Inside Llewyn Davis was a Scott Rudin production from recent Oscar mainstays the Coen Brothers and had enough gravitas from awards season to get more attention than it did. When A Serious Man surprised everyone by picking up a Best Picture nomination along with an expected Best Adapted Screenplay nomination, it was thought the Coens could do no wrong with the Academy. I even succumbed to this line of thinking. However, looking back at 2009, there’s something that makes their inclusion a little more suspect. First, that year was a mandatory 10. Whether it was the 10th spot or higher isn’t material. The other thing that should be said: 2009 was a year with too few great films in play and the Coens’ name recognition alone probably helped them get in. This year, however, there was much stiffer competition and they were among a handful of films that got great reviews that didn’t make it into the Best Picture slate. It probably doesn’t help that the hipster vote that would normally follow the Coens had both Spike Jonze and Alexander Payne to support, so they had spread themselves a bit thin already.

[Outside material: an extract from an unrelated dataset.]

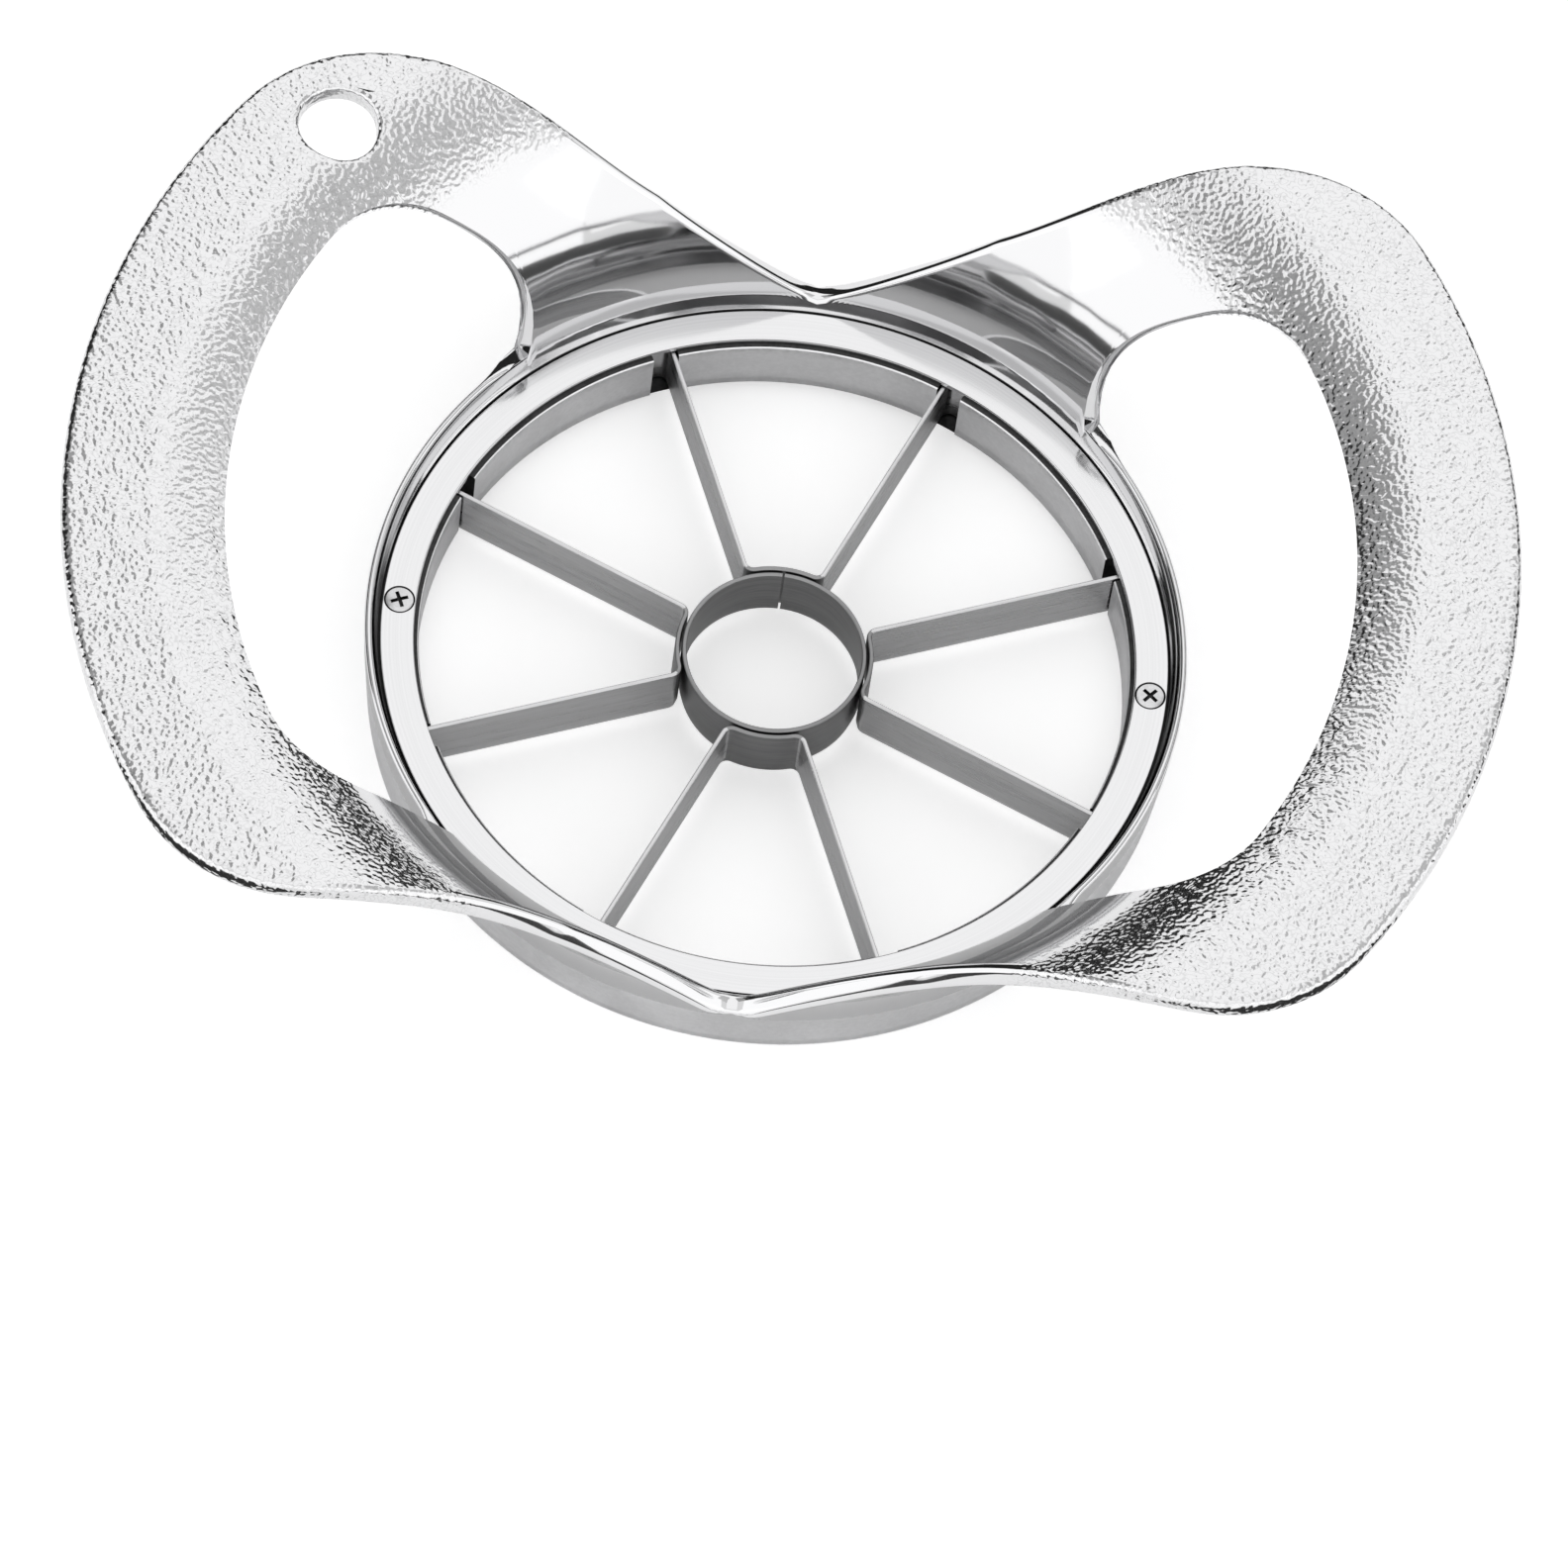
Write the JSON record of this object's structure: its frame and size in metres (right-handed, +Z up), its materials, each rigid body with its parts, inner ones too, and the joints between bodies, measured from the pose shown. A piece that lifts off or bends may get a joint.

The Hunger Games: Catching Fire shouldn’t have been considered an Oscar player. The tween genre has always gotten short shrift from the Academy. The Harry Potter films, in spite of their critical acclaim, rarely made it onto the Oscar ballot, though they certainly did. However, the genre is often considered inferior to the more “important” message movies. Some might say they are too akin to Twilight, which was a box office hit, but a critical and Oscar pariah. Yet, the production values in The Hunger Games franchise, being less modern-focused, should have been easier to accept by Academy members. Can that change with the next two films? After the failures to show up in Best Makeup & Hairstyling and Best Costume Design this year when the franchise was likely at its pinnacle, leads me to believe that it isn’t going to happen. Ever.